§ **Do this**:
Copy out each line below that has the word "part" in it.

Modeling code records
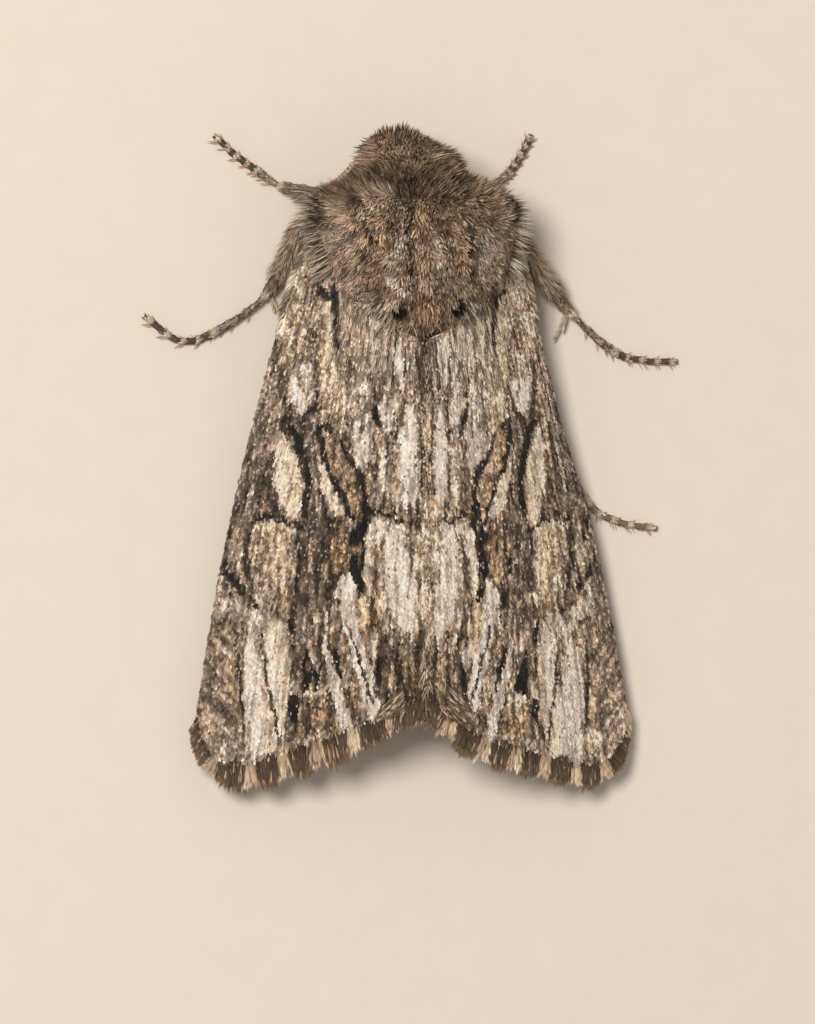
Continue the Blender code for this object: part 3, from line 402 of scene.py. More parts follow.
# ------------------------ numbers
def through(stations, at):
    """Smooth values at the places `at` on the curve through (place, value, ...) stations."""
    table = np.array(stations, float)
    places, values = table[:, 0], table[:, 1:]
    before = np.r_[0, np.arange(len(places) - 1)]
    after = np.r_[np.arange(1, len(places)), len(places) - 1]
    slopes = (values[after] - values[before]) / (places[after] - places[before])[:, None]
    at = np.clip(np.asarray(at, float), places[0], places[-1])
    i = np.clip(np.searchsorted(places, at, side="right") - 1, 0, len(places) - 2)
    span = (places[i + 1] - places[i])[..., None]
    t = (at - places[i])[..., None] / span
    keep = 1 - 3 * t ** 2 + 2 * t ** 3
    found = (values[i] * keep + values[i + 1] * (1 - keep)
             + span * slopes[i] * (t - 2 * t ** 2 + t ** 3) + span * slopes[i + 1] * (t ** 3 - t ** 2))
    return found[..., 0] if found.shape[-1] == 1 else found


def ease(value, low, high):
    """0 below low, 1 above high, smooth between."""
    t = np.clip((value - low) / (high - low), 0, 1)
    return t * t * (3 - 2 * t)


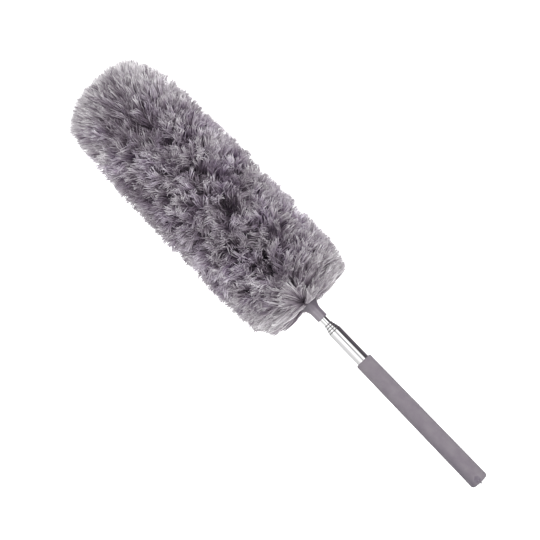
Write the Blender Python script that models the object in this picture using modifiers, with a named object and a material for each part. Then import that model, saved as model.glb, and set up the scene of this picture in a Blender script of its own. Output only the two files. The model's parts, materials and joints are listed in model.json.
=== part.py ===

§ **Answer for this exercise**:
Continue the Blender code for this object: part 3, from line 402 of scene.py. More parts follow.
Write the Blender Python script that models the object in this picture using modifiers, with a named object and a material for each part. Then import that model, saved as model.glb, and set up the scene of this picture in a Blender script of its own. Output only the two files. The model's parts, materials and joints are listed in model.json.
=== part.py ===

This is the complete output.